2月になって強力な寒気がやってきてあちこちで大雪が降っているが、東京には雪の気配はない。冬型の気圧配置が強まり、強い北風や西風が吹くと良く晴れるというのは関東平野の典型的な真冬の気候で、そこそこ冷え込んではいる。
四季の中で一番冬が好きというと珍しがられることがあるが、スキーをやらなくなった今でもその気持ちはあまり変わらない。澄んだ空気とピリッと冷え込んだ空気、低いところから差し込む陽の光と、長い夜の時間がとても好きだ。生ぬるくて花粉やなんやらで空気が淀む春なんか来なければ良いのに、と思っている。わりと本気で。
ということで、真冬の東京は散歩をするにはちょうど良い。街角でスナップするも良し、ちょっとした公園で冬らしい草花を見つけるもよし。しかし1月下旬から2月にもあると、春の気配がそこらに見え隠れしてくる。
蝋梅は散る
例えば蝋梅。
1月の早い段階で見頃を迎え、甘い香りを漂わせていた。2月になるとだいたい薄汚れて散っていることが多いが、そうなるともう冬ももう終わりつつあるというサインでもある。いつまでも咲いていれば良いのに。

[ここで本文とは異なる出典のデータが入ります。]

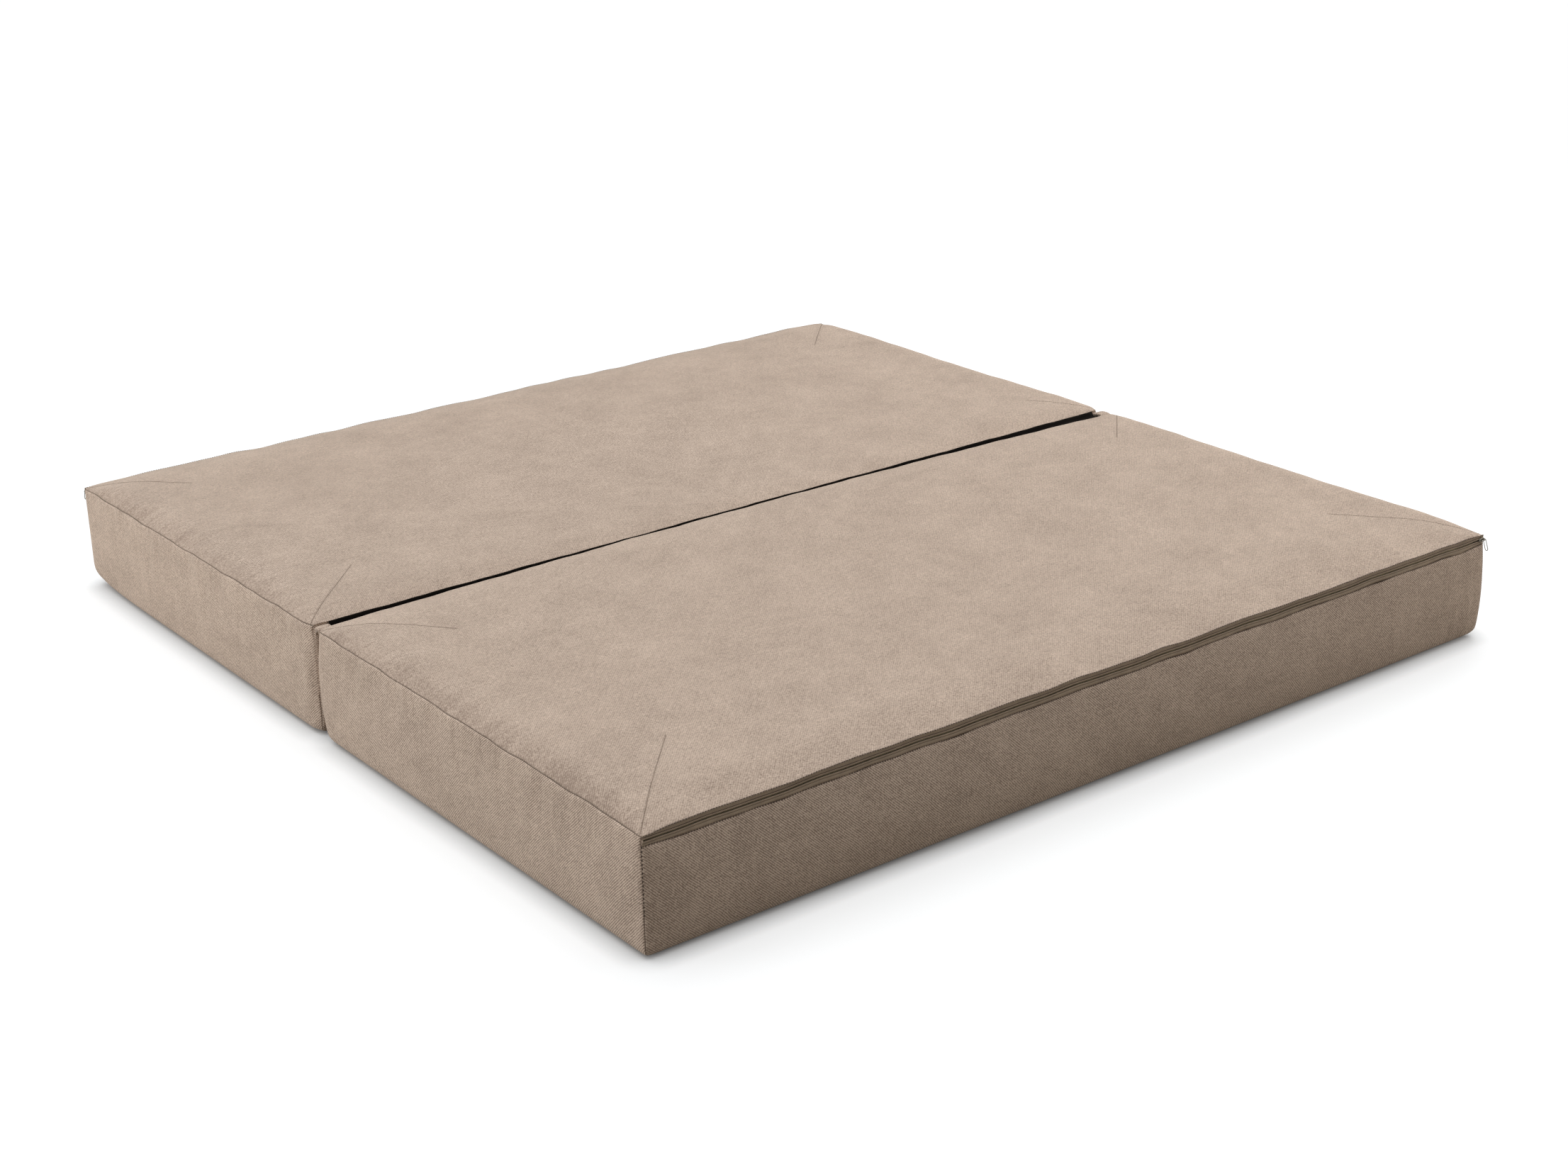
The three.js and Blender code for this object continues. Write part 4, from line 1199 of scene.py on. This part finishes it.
def cushion_filling(side, lattice, vertices, turned, looks):
    """Foam with a layer of wadding above and below it, each a little smaller than the cover round it."""
    start = turned_half(vertices) if turned else vertices
    place = turned_half if turned else np.array
    centre = np.array([0, -(DEPTH + JOINT_HALF_GAP_MIDDLE) / 2, 0])
    scale = np.array([1 - FOAM_INSET / HALF_LENGTH, 1 - FOAM_INSET / (DEPTH / 2),
                      1 - FOAM_THINNER / FULL_HEIGHT])
    foam_places = (start - centre) * scale + centre + np.array([0, 0, FOAM_LIFT])
    foam = new_object(f"{side}_foam_block", place(foam_places), lattice.faces, looks["foam"])
    top = start[lattice.top[2:-2, 2:-2]]
    base = start[lattice.base[1:-1, 1:-1]]
    upper, lower = (place(top - np.array([0, 0, depth])) for depth in UPPER_WADDING_DEPTHS)
    above = grid_slab(f"{side}_upper_wadding", upper, lower, looks["wadding"])
    upper, lower = (place(base + np.array([0, 0, height])) for height in LOWER_WADDING_HEIGHTS)
    below = grid_slab(f"{side}_lower_wadding", upper, lower, looks["wadding"])
    for piece, node_name, slot_name, fill in ((foam, "foam_core", "foam", 0.95),
                                              (above, "wadding_top", "wadding", 0.5),
                                              (below, "wadding_base", "wadding", 0.4)):
        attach(piece, f"{side}_cushion")
        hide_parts(f"{side}_{node_name}")


def cover_threads(side, lattice, vertices, top, looks, stitches):
    """Thread along the cover's seams, its diagonal corner seams and the two folds beside the zip.
    The thread of the corners beside the zip starts below the tape, where the slider doesn't pass."""
    last_i = lattice.last_i
    left_i, right_i = (last_i, 0) if side == "back" else (0, last_i)
    bold = vertices[lattice.walls[left_i, 0][CORNER_STITCH_ROWS]]
    fine = vertices[lattice.walls[right_i, 0][CORNER_STITCH_ROWS]]
    edges = [vertices[lattice.top[i, :]] for i in (0, -1)]
    darts = [line_on_surface(top, line, DART_STEP, DART_LIFT) for line in DARTS[side]]
    out = np.array([0, ZIP_STITCH_OUT if side == "back" else -ZIP_STITCH_OUT, 0])
    ledge = vertices[[lattice.walls[i, 0][0] for i in range(1, last_i)]] + out
    ledge += np.array([0, 0, LEDGE_STITCH_RISE])
    fold = vertices[lattice.top[1:-1, 0]] + out
    for word, lines, thread, stitch in (("corner", [bold], "thread", BOLD_CORNER_STITCH),
                                        ("fine_corner", [fine], "pale_thread", FINE_CORNER_STITCH),
                                        ("edge", edges, "pale_thread", EDGE_STITCH),
                                        ("dart", darts, "pale_thread", DART_STITCH),
                                        ("zip", [ledge, fold], "thread", ZIP_EDGE_STITCH)):
        piece = sew(f"{side}_{word}_stitches", lines, stitches, looks[thread], stitch)
        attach(piece, f"{side}_cushion")


def zip_parts(side, turned, looks, stitches):
    """The two halves of the zip with their coils and stitches, and its slider and pull."""
    body = f"{side}_cushion"
    way = -1 if turned else 1
    for word, sign, stitch in (("upper", 1, UPPER_TAPE_STITCH), ("lower", -1, LOWER_TAPE_STITCH)):
        tape = zip_tape(f"{side}_{word}_tape", sign, turned, TAPE_SEED + sign, looks["tape"])
        low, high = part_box(f"{side}_zip_coil_{word}")
        middle_y, middle_z = (low[1] + high[1]) / 2, (low[2] + high[2]) / 2
        stations = np.linspace(low[0] + COIL_END_INSET, high[0] - COIL_END_INSET, COIL_STATIONS)
        line = [(x, middle_y, middle_z + zip_waver(way * x)) for x in stations]
        coil = sew(f"{side}_{word}_coil", [line], stitches, looks["coil"], COIL_TURN)
        groove_z = ZIP_HEIGHT + sign * TAPE_GROOVE_SHARE * TAPE_HALF
        groove = [(x, -way * (DEPTH - GROOVE_DEPTH), groove_z + zip_waver(way * x)) for x in stations]
        row = sew(f"{side}_{word}_tape_stitches", [groove], stitches, looks["thread"], stitch)
        for piece, slot_name in ((row, "zip_tape"), (tape, "zip_tape"), (coil, "zip_coil")):
            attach(piece, body)
        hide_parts(f"{side}_zip_tape_{word}")
        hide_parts(f"{side}_zip_coil_{word}")
    for maker, node_name, rider in ((zip_slider, "zip_slider", "slider"), (zip_pull, "zip_pull", "pull")):
        piece = maker(f"{side}_{rider}_metal", looks["metal"])
        if turned:
            piece.data.transform(Matrix.Rotation(math.pi, 4, "Z"))
        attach(piece, f"{side}_{rider}")
        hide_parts(f"{side}_{node_name}")


def build_cushion(side, looks, stitches):
    """One whole cushion. It gives back the places of its joint seam, for the hinge cloth to join."""
    turned = side == "back"
    lattice = CoverLattice(side, BACK_SEED if turned else FRONT_SEED)
    vertices = fill_with_cloth(lattice, lattice.vertices, f"{side}_swelling")
    if turned:
        vertices = turned_half(vertices)
    top = cover_part(f"{side}_top_cloth", lattice, vertices, ("top",), turned, looks[f"{side}_top"])
    sides = ("zip_side", "joint_side", "left_end", "right_end", "base")
    lower = cover_part(f"{side}_border_cloth", lattice, vertices, sides, turned, looks["cover"])
    for piece, node_name in ((top, "top_panel"), (lower, "lower_cover")):
        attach(piece, f"{side}_cushion")
        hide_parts(f"{side}_{node_name}")
    cushion_filling(side, lattice, vertices, turned, looks)
    cover_threads(side, lattice, vertices, top, looks, stitches)
    zip_parts(side, turned, looks, stitches)
    return vertices[lattice.top[2:-2, -1]]


def ribbon(name, stations, paths, thickness, material):
    """A strap or strip of cloth: paths in Y and Z, one at each place along X, with a thickness below them."""
    rings = []
    for x, places in zip(stations, paths):
        places = np.array(places)
        along = np.gradient(places, axis=0)
        normal = np.stack([-along[:, 1], along[:, 0]], axis=1)
        normal /= np.linalg.norm(normal, axis=1, keepdims=True)
        under = places - normal * thickness
        rings.append([(x, y, z) for y, z in places] + [(x, y, z) for y, z in under[::-1]])
    piece = loft(name, rings, material)
    vertices = piece.data.vertices
    add_cloth_places(piece, [vertices[loop.vertex_index].co[:2] for loop in piece.data.loops])
    add_seam_gaps(piece, np.ones(len(vertices)))
    return piece


def rim_place(rim, x):
    """Depth and height of a cushion's joint seam at a place along the bed."""
    order = np.argsort(rim[:, 0])
    return np.array([np.interp(x, rim[order, 0], rim[order, k]) for k in (1, 2)])


def hinge_strip(looks, rims):
    """The black cloth valley between the cushions."""
    low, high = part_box("hinge_strip")
    stations = np.linspace(low[0], high[0] + HINGE_OVERHANG, HINGE_STATIONS)
    paths = []
    for x in stations:
        front, back = rim_place(rims["front"], x), rim_place(rims["back"], x)
        sag = HINGE_SAG + sum(height * math.sin(x * rate) for height, rate in HINGE_SAG_WAVES)
        places = []
        for t in np.linspace(-1, 1, HINGE_PLACES):
            y, z = front + (back - front) * (1 + t) / 2
            places.append((y - HINGE_SEAM_TUCK * t, z - HINGE_SEAM_DROP - sag * (1 - t ** 4)))
        paths.append(places)
    strip = ribbon("hinge_cloth", stations, paths, HINGE_THICKNESS, looks["hinge"])
    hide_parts("hinge_strip")
    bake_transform(strip)


def hinge_strap(word, looks):
    """The arched strap of cover cloth over one end of the joint."""
    low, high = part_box(f"hinge_tab_{word}")
    stations = np.linspace(low[0], high[0], STRAP_STATIONS) + (RIGHT_STRAP_SHIFT if word == "right" else 0)
    half = float(joint_half_gap((low[0] + high[0]) / 2 / HALF_LENGTH)) + STRAP_CLEARANCE
    lowest, highest = STRAP_FOOT_HEIGHTS
    paths = []
    for x in stations:
        from_edge = min(x - stations[0], stations[-1] - x)
        foot = STRAP_ARCH_FOOT - STRAP_EDGE_DIP * math.exp(-from_edge / STRAP_EDGE_REACH)
        arch = [(half * math.cos(a), foot + STRAP_ARCH_RISE * math.sin(a))
                for a in np.linspace(math.pi, 0, STRAP_ARCH_PLACES)]
        paths.append([(-half, lowest), (-half, highest), *arch, (half, highest), (half, lowest)])
    strap = ribbon(f"hinge_strap_{word}", stations, paths, STRAP_THICKNESS, looks["cover"])
    soften(strap)
    bake_modifiers(strap)
    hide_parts(f"hinge_tab_{word}")
    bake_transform(strap)


def add_to_scene(name, data, matrix):
    """Adds a camera or a lamp at its place."""
    added = bpy.data.objects.new(name, data)
    added.matrix_world = matrix
    bpy.context.scene.collection.objects.link(added)
    return added


def make_camera():
    azimuth, elevation, roll = (math.radians(a) for a in (CAMERA_AZIMUTH, CAMERA_ELEVATION, CAMERA_ROLL))
    flat = math.cos(elevation)
    back = Vector((-math.sin(azimuth) * flat, -math.cos(azimuth) * flat, math.sin(elevation)))
    right = (-back).cross(Vector((0, 0, 1))).normalized()
    up = right.cross(-back)
    rolled_right = math.cos(roll) * right + math.sin(roll) * up
    rolled_up = -math.sin(roll) * right + math.cos(roll) * up
    data = bpy.data.cameras.new("Photo camera")
    data.sensor_width = SENSOR_WIDTH
    data.sensor_fit = "HORIZONTAL"
    data.lens = SENSOR_WIDTH * FOCAL_PIXELS / FRAME_PIXELS
    turn = Matrix((rolled_right, rolled_up, back)).transposed().to_4x4()
    bpy.context.scene.camera = add_to_scene("Photo camera", data, Matrix.Translation(CAMERA_PLACE) @ turn)


def sun_light(name, toward, strength, spread):
    """A soft even light, from far away in one direction."""
    data = bpy.data.lights.new(name, "SUN")
    data.energy = strength
    data.angle = math.radians(spread)
    add_to_scene(name, data, Vector(toward).to_track_quat("Z", "Y").to_matrix().to_4x4())


def area_light(name, place, target, size, power, colour="#ffffff"):
    """A soft box: a bright rectangle at a place, facing its target."""
    data = bpy.data.lights.new(name, "AREA")
    data.shape = "RECTANGLE"
    data.size, data.size_y = size
    data.energy = power
    data.color = hex_colour(colour)[:3]
    turn = (Vector(target) - Vector(place)).to_track_quat("-Z", "Y").to_matrix().to_4x4()
    add_to_scene(name, data, Matrix.Translation(place) @ turn)


def make_floor():
    """A pale studio floor: white to the camera where it is lit, with the bed's soft wide shadow on it.
    A glow of its own keeps the lamps' shadow as faint as studio paper shows it. The glow is shut off close
    under the bed, which paints a dark contact shadow there."""
    material, tree = empty_material("matt white studio paper")
    bounce = node(tree, "ShaderNodeBsdfDiffuse", {"Color": hex_colour("#aaa59e")})
    lit = node(tree, "ShaderNodeBsdfDiffuse", {"Color": hex_colour("#bfc2c4")})
    # Painted contact shadow: ambient occlusion dims the floor's glow close under the bed.
    contact_shade = node(tree, "ShaderNodeAmbientOcclusion", {"Distance": FLOOR_SHADE_REACH}, samples=8)
    glow_power = node(tree, MATH, {0: contact_shade.outputs["AO"], 1: FLOOR_GLOW}, operation="MULTIPLY")
    glow = node(tree, "ShaderNodeEmission", {"Color": hex_colour("#ffffff"), "Strength": glow_power})
    shown = node(tree, "ShaderNodeAddShader", {0: lit, 1: glow})
    seen = node(tree, "ShaderNodeLightPath").outputs["Is Camera Ray"]
    surface = node(tree, "ShaderNodeMixShader", {"Fac": seen, 1: bounce, 2: shown})
    node(tree, "ShaderNodeOutputMaterial", {"Surface": surface})
    corners = [(-1, -1), (1, -1), (1, 1), (-1, 1)]
    places = [(x * FLOOR_HALF_SIZE, y * FLOOR_HALF_SIZE, 0) for x, y in corners]
    new_object("studio_floor", places, [(0, 1, 2, 3)], material)


def make_world():
    """A white background to the eye and in mirrors, which lights the bed only faintly."""
    world = bpy.data.worlds.new("Studio")
    bpy.context.scene.world = world
    world.use_nodes = True
    tree = world.node_tree
    tree.nodes.clear()
    path = node(tree, "ShaderNodeLightPath").outputs
    passed_on = {0: path["Is Glossy Ray"], 1: path["Is Transmission Ray"]}
    mirrored = node(tree, MATH, passed_on, operation="MAXIMUM")
    shown = node(tree, MATH, {0: path["Is Camera Ray"], 1: mirrored}, operation="MAXIMUM")
    soft = node(tree, "ShaderNodeBackground", {"Color": hex_colour("#fffaf6"), "Strength": WORLD_STRENGTH})
    white = node(tree, "ShaderNodeBackground", {"Color": hex_colour("#ffffff"), "Strength": 1.0})
    mix = node(tree, "ShaderNodeMixShader", {"Fac": shown, 1: soft, 2: white})
    node(tree, "ShaderNodeOutputWorld", {"Surface": mix})


make_camera()
make_world()
make_floor()
sun_light("Soft light overhead", toward=(0.01, 0.19, 0.95), strength=2.30, spread=75)
area_light("Light from the left", (-3.9, 1.4, 0.5), target=(-0.9, 0.1, 0.1), size=(2.0, 0.7), power=56)
area_light("Light over the far end", (3.5, 0.7, 2.4), target=(0.5, 0.0, 0.2), size=(1.6, 1.6), power=36)
area_light("Faint light from the right", (3.4, -2.4, 0.8), target=(0.9, -1.0, 0.1), size=(1.4, 1.0), power=21,
           colour="#fff6ec")

looks = make_looks()
stitches = stitch_tree()
rims = {side: build_cushion(side, looks, stitches) for side in ("front", "back")}
hinge_strip(looks, rims)
for word in ("left", "right"):
    hinge_strap(word, looks)

bpy.context.scene.view_settings.view_transform = "Standard"
bpy.context.view_layer.update()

亀戸天神にやってきた。蝋梅の木はそんなに数はないのだが、まだ色のない境内の中で真っ黄色の花を咲かせるのでとても目立つ。今年は色付きも花の数も香りの強さも、蝋梅的にはそこそこあたりの年だったのではないかと思う。
白梅が咲き始める
そうこうしているうちに気の早い白梅がちらほら咲き始めている。
とはいえ昨年は2月の上旬にかなり咲いていた記憶があるのだが、今年の梅はかなり遅れているようだ。東京でも1月下旬は1週間くらい暖かい日が続いたが、その前後は平年よりも寒い日が続いているせいだろうか。そんなこともあるよねと思いつつ、もう2月も下旬にさしかかろうとしているのに。
寒桜も咲き始める
とか言っていると、木場公園の周辺では寒桜の一種だと思うのだが早咲きの桜がもう咲きはじめた。
これはこれで平年通りという気もする。これらの気の早い桜にはメジロたちが群がっている様子を見て、今年もあの季節がやってきたかと改めて感じる。
ということは、もしかして河津桜の季節もそろそろだろうか? 周辺の河津桜の様子も見てみたがさすがにまだ咲いてはいない。でもこの一帯の景色がガラッと変わるのもあと1~2週間の話かもしれない。
山茶花は散る
そして山茶花は散り始めた。
12月に咲き始めたはずで冬のあいだはずっと咲いていると花だが、山茶花の木のまわりが赤く染まってくるとそろそろ春かな?という印象がある。咲いている姿は椿と間違われがちだが、散り方は全然違う。
菜の花が咲く
そろそろ菜の花も咲き始めているという噂を聞きつけて浜離宮庭園に出かけてみた。
この通り一面黄色で見事な景色だった。汐留のビル街とともに映えているが、寒いせいかまだそれほど見物に来ている人は多くなかった。
都心ではなかなか見られない規模の菜の花畑はずっといても飽きない。
写真では分からないが鳥よけ(ヒヨドリよけ?)のためと思われるワイヤーが全体に張り巡らせてあった。農作物として作ってるわけではないのでそこまでしなくてもという気もしないでもないが、花を良い状態でなるべく長持させるためなのだろう。
菜の花畑の脇では梅も咲き始めていた。梅は白も紅もあと10日ほど経つと見頃かもしれない。多分菜の花もその頃でも十分に見頃を保っていると思われる。その頃が浜離宮庭園のこの景色の最盛期だろう。
おまけで水仙も貼っておく。これも冬に咲く花の代表だろう。
そして最後に何の脈絡もないが東京スカイツリーの写真を貼っておく。亀戸の裏路地から見た姿が格好イイ。多分冬の光じゃないとこうはならないと思う。
さて、今年の桜(ソメイヨシノ)はどうなるだろうか? 昨年は例年になく遅く咲いたが、今年は今のところ昨年よりもずっと気温は低く推移しているようだ。必ずしも暖冬だと早咲き、寒いと遅咲きというわけではないらしいが。
それ以前に自分の生活圏内では、街角のあちこちにあって隠れたお花見ポイントとなっていた桜の木がどんどん伐られてしまっている。老木になり折れる危険があってのことなのだろうが、ここ5年でお花見環境は急速に悪化している。そこら中に桜が咲いていたここ20年くらいが異常な状態だったのだろうか。残された木が綺麗に咲くことを願うしかない。